Louis Agassiz's Aspirations
Below: Photograph - of the toppled statue of Louis Agassiz - at one time America's most famous scientist - which fell 50 feet from its pedestal on the Stanford University Zoology Building during the 1906 earthquake and embedded itself headfirst in the pavement.
Louis Agassiz was a man who had many aspirations during his lifetime. One of his aspirations was nothing less than the complete transformation of how American society as a whole related to, taught about, and studied nature. To this end, Agassiz aimed to introduce his method of nature study into the curricula of the American school system. From the time of his arrival in this country, Agassiz had worked to establish a strong connection with the teachers of the State of Massachusetts; attending and lecturing to the Teachers' Institutes, visiting the teacher training schools, then referred to as “normal schools,” and associating himself actively, as much as he possibly could, with the interests of public education. (34) As a charismatic, well-respected Harvard professor, he was frequently invited to speak to the general public. Agassiz took advantage of such opportunities to popularize the study of nature in America. In addition to giving countless public presentations, he opened his lectures at the Harvard Museum of Comparative Zoology to schoolteachers, encouraging women as well as men to attend. (35)
As poignantly described by Sally Gregory Kohlstedt,
"Louis Agassiz lectured to anyone who would listen—from the educated elite at the Lowell Institute, to the young women attending his wife Elizabeth Agassiz’s girls’ school in Cambridge, and to audiences in major cities interested with idea of building public natural history museums. His vision for engaging learners in studying the natural world influenced both his formal and informal students, many of whom in the years to come, would work to introduce Agassiz’s method of instruction of natural history to the public schools through the training of schoolteachers." (36)
In the article titled Agassiz at Penikese (The Popular Science Monthly, April, 1892), David Starr Jordan aptly describes the educational effort that was taken up next by Louis Agassiz, as yet another attempt to introduce nature study into the curriculum of American schools.

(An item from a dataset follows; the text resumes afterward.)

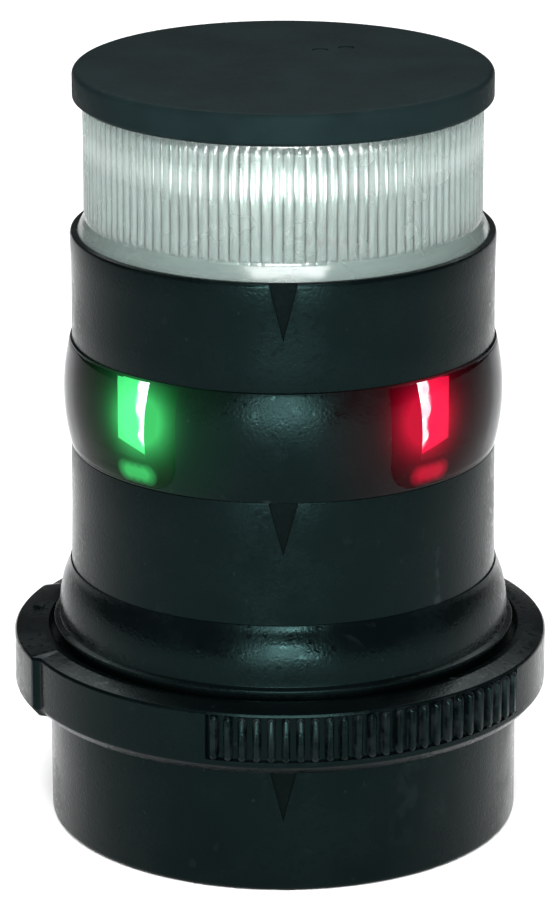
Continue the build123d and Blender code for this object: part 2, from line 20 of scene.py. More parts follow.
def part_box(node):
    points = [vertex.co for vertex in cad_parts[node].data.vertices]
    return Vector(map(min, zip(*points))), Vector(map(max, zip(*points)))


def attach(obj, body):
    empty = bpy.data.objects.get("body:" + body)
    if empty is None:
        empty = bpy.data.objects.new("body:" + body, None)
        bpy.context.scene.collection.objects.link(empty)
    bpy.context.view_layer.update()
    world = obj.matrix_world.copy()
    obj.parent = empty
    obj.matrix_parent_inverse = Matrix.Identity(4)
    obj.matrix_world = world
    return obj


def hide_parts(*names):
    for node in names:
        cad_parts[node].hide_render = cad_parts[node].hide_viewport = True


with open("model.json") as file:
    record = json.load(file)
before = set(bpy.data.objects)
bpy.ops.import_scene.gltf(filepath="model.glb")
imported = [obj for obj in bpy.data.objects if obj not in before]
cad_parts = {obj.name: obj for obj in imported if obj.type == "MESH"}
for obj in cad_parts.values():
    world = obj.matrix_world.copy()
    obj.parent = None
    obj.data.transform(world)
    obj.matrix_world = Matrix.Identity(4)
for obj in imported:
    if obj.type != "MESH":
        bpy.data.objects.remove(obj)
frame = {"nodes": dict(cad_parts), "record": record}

"Notwithstanding the great usefulness of the museum and the broad influence of its teachers, Agassiz was not fully satisfied. The audience he reached was still too small. Throughout the country the great body of teachers of science went on in the old mechanical way. On these he was able to exert no influence. The boys and girls still kept up the humdrum recitations from worthless text-books. They got their lessons from the book, recited them from memory, and no more came into contact with Nature than they would if no animals or plants or rocks existed on this side of the planet Jupiter. It was to remedy this state of things that Agassiz conceived, in 1872, the idea of a scientific " camp-meeting," where the workers and the teachers might meet together — a summer school of observation where the teachers should be trained to see Nature for themselves and teach others how to see it." (37)
Footnotes
(35) Ibid.
(36) Kohlstedt, Sally Gregory. (2005). Nature, Not Books: Scientists and the Origins of the Nature-Study Movement in the 1890s. Isis. 96 (3) 324-352.